Penemuan ini diikuti oleh penemuan lainnya seperti laser berbasis gas 
HeNe oleh Javan-Bennet-Herriot (tahun 1960); diode laser semikonduktor 
oleh Robert Hall (tahun 1962) dengan material GaAs pada rentang 
inframerah; dan diode laser pada rentang cahaya tampak oleh Nick 
Holonyak (tahun 1962). Sebagai salah satu sumber cahaya, laser saat ini 
telah menjadi sesuatu yang umum ditemukan dalam kehidupan kita 
sehari-hari seperti CD/DVD, printer, scanner, perangkat komunikasi optik, peralatan medis, bahkan beberapa perlengkapan di supermarket.

Gambar
 atas: Molekul organik rubrene dan penampakan kristal tunggal rubrene, 
yaitu bahan semikonduktor organik, yang bersifat seperti plastik. Gambar
 bawah: Masa kini dan masa depan devais elektronika berbasiskan bahan 
organik, kulit tangan buatan, sumber cahaya baru, karpet pemancar 
listrik, dan mungkin juga laser. Sumber gambar: T. Sekitani, et al. 
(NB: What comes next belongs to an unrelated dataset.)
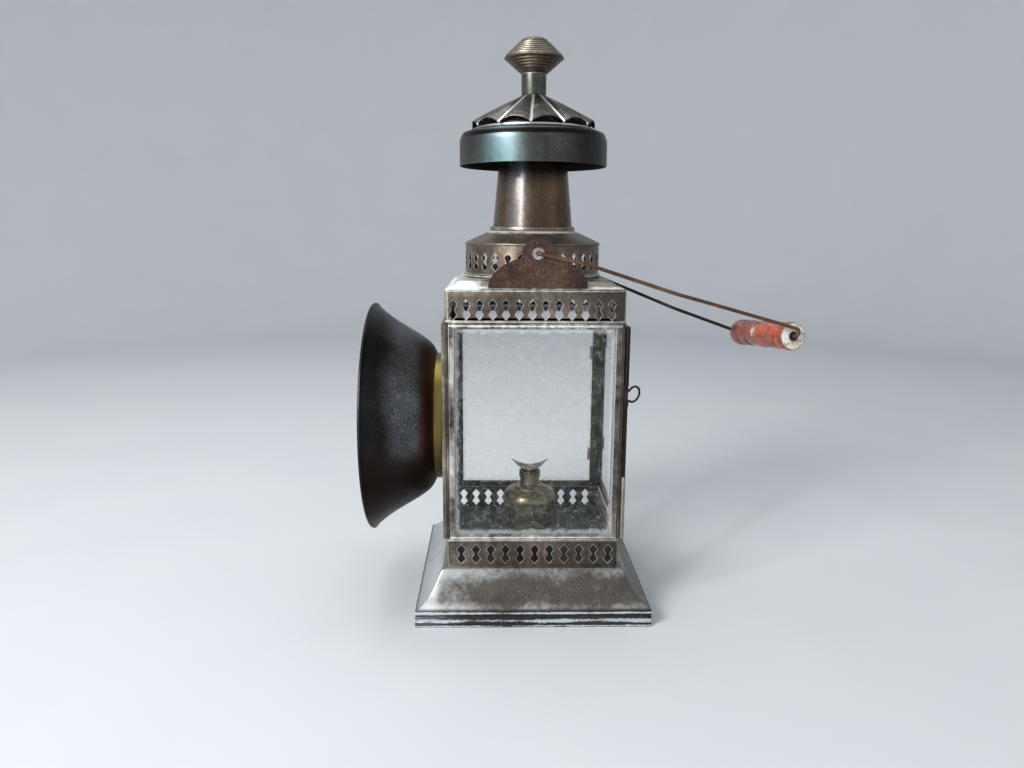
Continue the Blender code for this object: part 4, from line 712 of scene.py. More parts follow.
def weld(mesh):
    """Joins the corners that meet, drops faces with no area, and turns the rest outwards."""
    shape = bmesh.new()
    shape.from_mesh(mesh)
    bmesh.ops.remove_doubles(shape, verts=shape.verts, dist=0.002 * MM)
    bmesh.ops.dissolve_degenerate(shape, edges=shape.edges, dist=0.001 * MM)
    bmesh.ops.recalc_face_normals(shape, faces=shape.faces)
    shape.to_mesh(mesh)
    shape.free()
    return mesh


def add_piece(name, mesh, look, node, crease_deg=38.0):
    """Links a finished mesh, gives it its finish, ties it to the body of the solid it replaces, and hides that
    solid.
    """
    mesh.materials.clear()
    mesh.materials.append(look)
    mesh.shade_smooth()
    mesh.set_sharp_from_angle(angle=math.radians(crease_deg))
    piece = bpy.data.objects.new(name, mesh)
    bpy.context.scene.collection.objects.link(piece)
    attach(piece, BODY_OF[node])
    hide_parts(node)
    return piece


def add_surface(name, points, faces, look, node, crease_deg=38.0):
    return add_piece(name, weld(mesh_of(name, points, faces)), look, node, crease_deg)


print("a 3 x 4 closed grid has", len(grid_faces(3, 4)), "faces")

# %% [markdown]
# ## Reading a section back from the solid model
#
# The turned solids are coarse, with a few dozen facets. Their section, the line that was spun, is exact,
# and it can be read back: take the points that lie in one half plane through the axis, and follow the
# mesh edges between them. `eased` then rounds the corners of that line. A shallow corner belongs to a
# curve, so it takes half of its shorter side and the curve becomes smooth. A sharp corner is a real edge of
# the sheet, so it only takes a small radius.

# %% Sections read from the solids
ORIGIN, UPWARDS = (0.0, 0.0, 0.0), (0.0, 0.0, 1.0)


def axes_about(axis):
    """Three unit directions: two square to the axis, and the axis itself."""
    up = np.array(axis) / np.linalg.norm(axis)
    side = np.cross(up, (0.0, 1.0, 0.0) if abs(up[1]) < 0.9 else (0.0, 0.0, 1.0))
    side /= np.linalg.norm(side)
    return side, np.cross(up, side), up


def rows_of(mesh, field="co"):
    """One row of three numbers for each vertex: its place, or its normal."""
    found = np.zeros(len(mesh.vertices) * 3)
    mesh.vertices.foreach_get(field, found)
    return found.reshape(-1, 3)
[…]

Nature Mater. 6, 413 (2007).
          Salah satu material laser yang sedang dikembangkan saat ini ialah laser berbasis semikonduktor organik (Organic Semiconductor Laser,
 OSL). Karena material ini memiliki tingkat fleksibilitas yang tinggi 
(seperti plastik), kombinasi bentuk yang bervariasi, dan kemudahan 
proses manufaktur. Akan tetapi, hingga saat ini OSL yang dipompa secara 
elektrik masih belum terealisasi dengan kata lain belum ada hasil yang 
benar-benar bisa memenuhi kriteria suatu laser. Kriteria-kriteria laser 
yang dimaksud disini antara lain seperti besarnya arus dan kerapatan 
eksiton (pasangan electron-hole) yang cukup untuk menginduksi 
inversi populasi, penajaman spektrum yang bergantung pada rapat arus, 
serta batas ambang yang jelas yang menunjukkan peralihan dari proses 
emisi cahaya biasa menjadi cahaya laser. Beberapa alasan yang 
menyebabkan kriteria-kriteria tersebut belum terpenuhi antara lain: (1) 
rendahnya mobilitas pembawa muatan hole dan elektron (kurang dari 10-3 cm V-1 s-1, misalnya untuk silikon ~500 cm V-1 s-1),
 sehingga sangat sulit untuk menginjeksikan arus listrik yang besar ke 
dalam bahan organik tersebut; (2) mudahnya eksiton dan foton untuk 
menghilang yang disebabkan karena kelemahan struktur devais Organic Light Emitting Diode
 (OLED), walaupun untuk aplikasi lampu maupun display sangatlah baik. 
Oleh sebab itu, diperlukan pendekatan-pendekatan baru yang dapat 
memberikan berbagai keuntungan, baik dari sisi optik maupun elektrik.
Baru-baru ini, telah dikembangkan suatu devais baru dalam bentuk transistor pemancar cahaya berbasis kristal tunggal (Organic Single-Crystal Light Emitting Transistor,
 SCLET) yang merupakan penggabungan dari fungsi logika (seperti pada 
transistor) dan fungsi pemancar cahaya (seperti pada LED) dalam satu 
devais. Nilai mobilitas pembawa muatan devais ini 100 kali lebih besar 
dari semikonduktor organik konvensional yang disebabkan karena tidak 
adanya retakan-retakan (grain boundaries) yang banyak terdapat 
pada semikonduktor film tipis organik. Selain itu, struktur devais 
seperti transistor ini mengurangi secara drastis pengaruh dari 
kehilangan foton dan eksiton karena tempat terbentuknya eksiton cukup 
jauh dari pengaruh logam yang digunakan untuk menginjeksikan muatan. 
Dengan mengoperasikan light-emitting transistor tersebut, didapatkan 
sifat-sifat yang mendekati gejala laser dari cahaya yang dipancarkan.